▶ **EXERCISE OBJECTIVE**
From the material below, list every line containing "rigid".

_ _ _

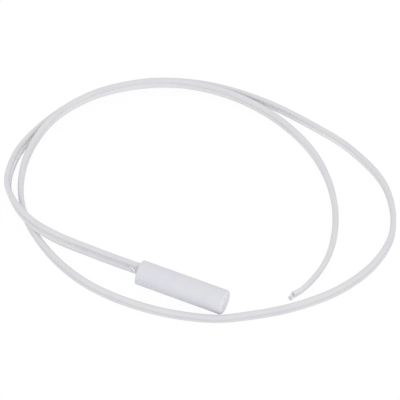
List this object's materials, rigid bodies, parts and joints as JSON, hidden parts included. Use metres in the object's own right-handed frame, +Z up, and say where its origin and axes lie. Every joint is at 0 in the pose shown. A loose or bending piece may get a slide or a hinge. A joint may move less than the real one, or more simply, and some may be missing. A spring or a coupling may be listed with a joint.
{
  "type": "potted temperature sensor",
  "caption": "Closed round plastic sleeve with a potted thermistor, on a thin white twin lead that lies in open loops and ends in bare conductors.",
  "frame": {"origin": "under the middle of the sleeve's length, on the surface that it lies on", "axes": "+X along the sleeve towards its closed tip, +Z up, the lead's loops lie towards +Y"},
  "size_m": [0.1225, 0.0898, 0.0078],
  "materials": {
    "sleeve_plastic": "moulded satin white",
    "lead_insulation": "soft satin white vinyl",
    "potting_resin": "cast, slightly glossy",
    "chip_ceramic": "sintered, matt",
    "coat_resin": "dipped epoxy",
    "tinned_wire": "tinned copper strands",
    "crimp_metal": "tinned, pressed",
    "shrink_tube": "shrunk tube, satin"
  },
  "bodies": {
    "root": {"sleeve": "sleeve_plastic", "potting": "potting_resin", "thermistor_chip": "chip_ceramic", "bead_coat": "coat_resin", "leg_a": "tinned_wire", "leg_b": "tinned_wire", "crimp_barrel_a": "crimp_metal", "crimp_barrel_b": "crimp_metal", "shrink_sleeve_a": "shrink_tube", "shrink_sleeve_b": "shrink_tube", "conductor_a": "tinned_wire", "conductor_b": "tinned_wire", "twin_lead": "lead_insulation", "bare_tip_a": "tinned_wire", "bare_tip_b": "tinned_wire"}
  },
  "joints": []
}
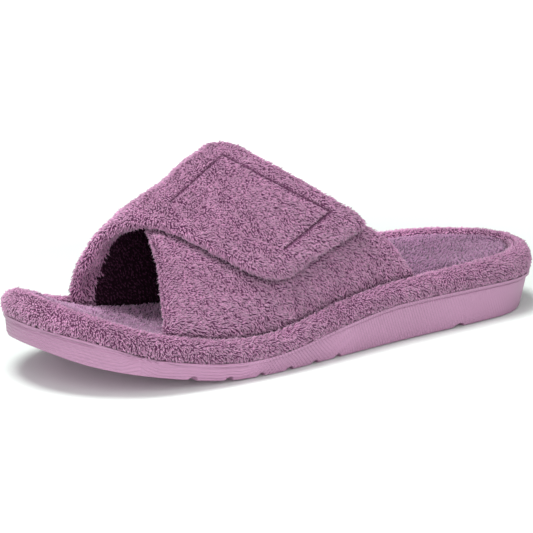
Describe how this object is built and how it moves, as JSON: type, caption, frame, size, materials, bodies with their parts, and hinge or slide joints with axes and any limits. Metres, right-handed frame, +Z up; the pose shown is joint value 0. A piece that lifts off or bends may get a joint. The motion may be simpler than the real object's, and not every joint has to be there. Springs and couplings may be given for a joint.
{
  "type": "scuff slipper",
  "caption": "Open-toe, open-heel terry slide slipper with a crossed strap upper, a hook-and-loop flap, a soft rimmed footbed and a moulded rubber outsole.",
  "frame": {"origin": "on the floor, under the middle of the slipper's bounding box", "axes": "+Z up, -Y towards the toe, +Y towards the heel, +X towards the outer side of this left slipper"},
  "size_m": [0.0946, 0.2616, 0.0871],
  "materials": {
    "sole_rubber": "satin moulded foam rubber with fine ribs on its side",
    "terry": "short looped terry pile, matt with a soft sheen",
    "insole_plush": "flatter, greyer terry plush"
  },
  "bodies": {
    "root": {"outsole": "sole_rubber", "footbed": "terry", "insole": "insole_plush", "upper": "terry"}
  },
  "joints": []
}
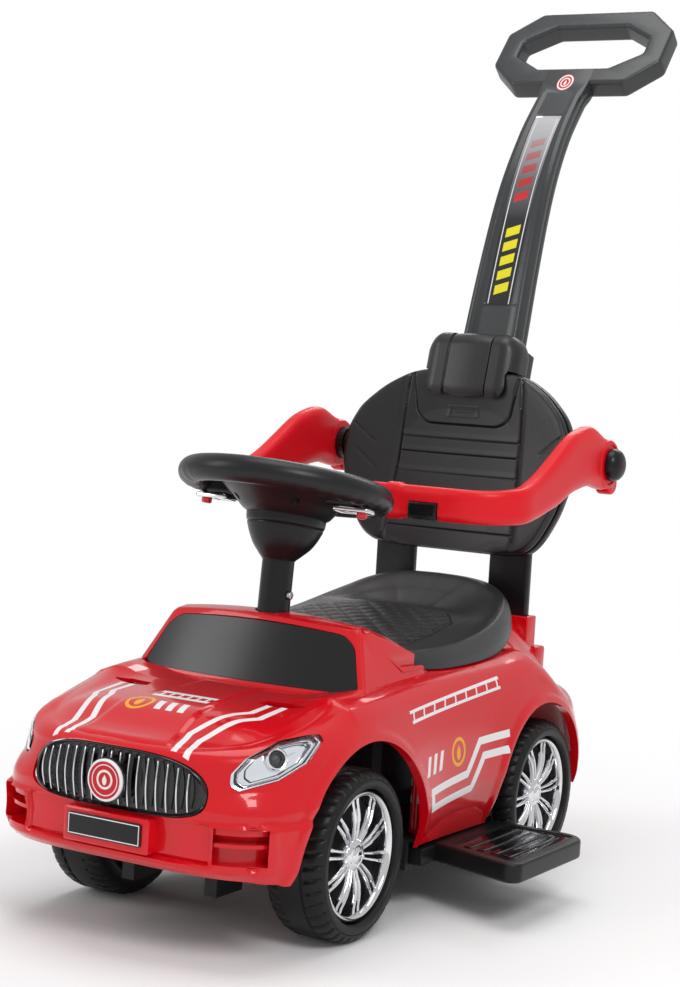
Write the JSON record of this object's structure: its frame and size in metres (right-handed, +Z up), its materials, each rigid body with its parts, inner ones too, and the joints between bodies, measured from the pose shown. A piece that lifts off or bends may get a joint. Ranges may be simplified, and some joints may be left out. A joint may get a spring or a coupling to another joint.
{
  "type": "ride-on push car",
  "caption": "Toddler's ride-on push car with steered front wheels, lift-up seat over a storage tub, backrest, swing-up guard, push handle and pull-out footrests.",
  "frame": {"origin": "middle of the car's box, on the floor", "axes": "front towards -Y, +X the car's left, +Z up"},
  "size_m": [0.464, 0.8859, 0.912],
  "materials": {
    "red_shell": "glossy moulded red",
    "red_guard": "satin moulded red",
    "black_satin": "satin black",
    "black_matte": "fine grained black",
    "black_gloss": "glossy black",
    "handle_grey": "dark grey, satin",
    "chrome_plastic": "plated plastic, bright",
    "steel": "zinc plated",
    "clear": "clear moulded plastic",
    "white": "white printed disc"
  },
  "bodies": {
    "car": {"body_shell": "red_shell", "windscreen_panel": "black_satin", "chassis_pan": "black_satin", "storage_box": "black_satin", "guard_knob_left": "black_satin", "guard_knob_right": "black_satin", "guard_spacer_left": "black_satin", "guard_spacer_right": "black_satin", "backrest_rear": "black_satin", "backrest_front": "black_matte", "headrest": "black_matte", "grille": "black_gloss", "number_plate": "black_gloss", "push_handle": "handle_grey", "headlight_reflector_left": "chrome_plastic", "headlight_reflector_right": "chrome_plastic", "seat_hinge_pin": "steel", "kingpin_bolt_left": "steel", "kingpin_bolt_right": "steel", "rear_axle": "steel", "axle_nut_rear_left": "steel", "axle_nut_rear_right": "steel", "handle_bolt_upper": "steel", "handle_bolt_lower": "steel", "bumper_screw_left": "steel", "bumper_screw_right": "steel", "headlight_lens_left": "clear", "headlight_lens_right": "clear", "grille_badge": "white"},
    "knuckle_left": {"steering_knuckle_left": "black_satin", "stub_axle_left": "steel", "axle_nut_front_left": "steel"},
    "knuckle_right": {"steering_knuckle_right": "black_satin", "stub_axle_right": "steel", "axle_nut_front_right": "steel"},
    "tie_bar": {"tie_rod": "black_satin"},
    "front_left_wheel": {"wheel_front_left": "black_satin", "hubcap_front_left": "chrome_plastic"},
    "front_right_wheel": {"wheel_front_right": "black_satin", "hubcap_front_right": "chrome_plastic"},
    "rear_left_wheel": {"wheel_rear_left": "black_satin", "hubcap_rear_left": "chrome_plastic"},
    "rear_right_wheel": {"wheel_rear_right": "black_satin", "hubcap_rear_right": "chrome_plastic"},
    "steering_gear": {"steering_rod": "steel", "steering_column": "black_satin", "column_screw": "steel", "steering_wheel": "black_matte", "wheel_trim_left": "chrome_plastic", "wheel_trim_right": "chrome_plastic", "hub_cover": "black_satin", "sound_module": "black_matte"},
    "left_button": {"sound_button_left": "red_guard"},
    "right_button": {"sound_button_right": "red_guard"},
    "lid_seat": {"seat": "black_matte"},
    "left_guard": {"guard_arm_left": "red_guard"},
    "right_guard": {"guard_arm_right": "red_guard"},
    "latch": {"guard_latch": "black_satin"},
    "left_footrest": {"footrest_left": "black_matte"},
    "right_footrest": {"footrest_right": "black_matte"}
  },
  "joints": [
    {"name": "kingpin_left", "type": "hinge", "parent": "car", "child": "knuckle_left", "pos_m": [0.072, -0.262, 0.075], "axis": [0, 0, 1], "range_deg": [-26, 26]},
    {"name": "wheel_spin_front_left", "type": "hinge", "parent": "knuckle_left", "child": "front_left_wheel", "pos_m": [0.1164, -0.262, 0.075], "axis": [1, 0, 0], "continuous": true},
    {"name": "wheel_spin_rear_left", "type": "hinge", "parent": "car", "child": "rear_left_wheel", "pos_m": [0.1164, 0.096, 0.075], "axis": [1, 0, 0], "continuous": true},
    {"name": "kingpin_right", "type": "hinge", "parent": "car", "child": "knuckle_right", "pos_m": [-0.072, -0.262, 0.075], "axis": [0, 0, 1], "range_deg": [-26, 26]},
    {"name": "wheel_spin_front_right", "type": "hinge", "parent": "knuckle_right", "child": "front_right_wheel", "pos_m": [-0.1164, -0.262, 0.075], "axis": [1, 0, 0], "continuous": true},
    {"name": "wheel_spin_rear_right", "type": "hinge", "parent": "car", "child": "rear_right_wheel", "pos_m": [-0.1164, 0.096, 0.075], "axis": [1, 0, 0], "continuous": true},
    {"name": "steering", "type": "hinge", "parent": "car", "child": "steering_gear", "pos_m": [0, -0.192, 0.38], "axis": [0, 0.0872, 0.9962], "range_deg": [-25, 25]},
    {"name": "tie_rod_pivot", "type": "hinge", "parent": "knuckle_left", "child": "tie_bar", "pos_m": [0.072, -0.228, 0.0615], "axis": [0, 0, 1], "range_deg": [-26, 26]},
    {"name": "button_press_left", "type": "slide", "parent": "steering_gear", "child": "left_button", "axis": [0, 0.2079, 0.9781], "range_m": [0, 0.0015], "stiffness_N_per_m": 250},
    {"name": "guard_lift_left", "type": "hinge", "parent": "car", "child": "left_guard", "pos_m": [0.158, 0.1575, 0.408], "axis": [-1, 0, 0], "range_deg": [0, 100]},
    {"name": "footrest_slide_left", "type": "slide", "parent": "car", "child": "left_footrest", "axis": [-1, 0, 0], "range_m": [0, 0.07]},
    {"name": "button_press_right", "type": "slide", "parent": "steering_gear", "child": "right_button", "axis": [0, 0.2079, 0.9781], "range_m": [0, 0.0015], "stiffness_N_per_m": 250},
    {"name": "guard_lift_right", "type": "hinge", "parent": "car", "child": "right_guard", "pos_m": [-0.158, 0.1575, 0.408], "axis": [-1, 0, 0], "range_deg": [0, 100]},
    {"name": "footrest_slide_right", "type": "slide", "parent": "car", "child": "right_footrest", "axis": [1, 0, 0], "range_m": [0, 0.07]},
    {"name": "latch_press", "type": "slide", "parent": "left_guard", "child": "latch", "axis": [0, 1, 0], "range_m": [0, 0.003], "stiffness_N_per_m": 400},
    {"name": "seat_lift", "type": "hinge", "parent": "car", "child": "lid_seat", "pos_m": [0, -0.1695, 0.2335], "axis": [1, 0, 0], "range_deg": [0, 35]}
  ],
  "couplings": [
    {"joint": "kingpin_left", "follows": "steering", "ratio": 1},
    {"joint": "kingpin_right", "follows": "steering", "ratio": 1},
    {"joint": "tie_rod_pivot", "follows": "steering", "ratio": -1},
    {"joint": "guard_lift_right", "follows": "guard_lift_left", "ratio": 1}
  ]
}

_ _ _

▶ **EXERCISE RESULT**
List this object's materials, rigid bodies, parts and joints as JSON, hidden parts included. Use metres in the object's own right-handed frame, +Z up, and say where its origin and axes lie. Every joint is at 0 in the pose shown. A loose or bending piece may get a slide or a hinge. A joint may move less than the real one, or more simply, and some may be missing. A spring or a coupling may be listed with a joint.
Write the JSON record of this object's structure: its frame and size in metres (right-handed, +Z up), its materials, each rigid body with its parts, inner ones too, and the joints between bodies, measured from the pose shown. A piece that lifts off or bends may get a joint. Ranges may be simplified, and some joints may be left out. A joint may get a spring or a coupling to another joint.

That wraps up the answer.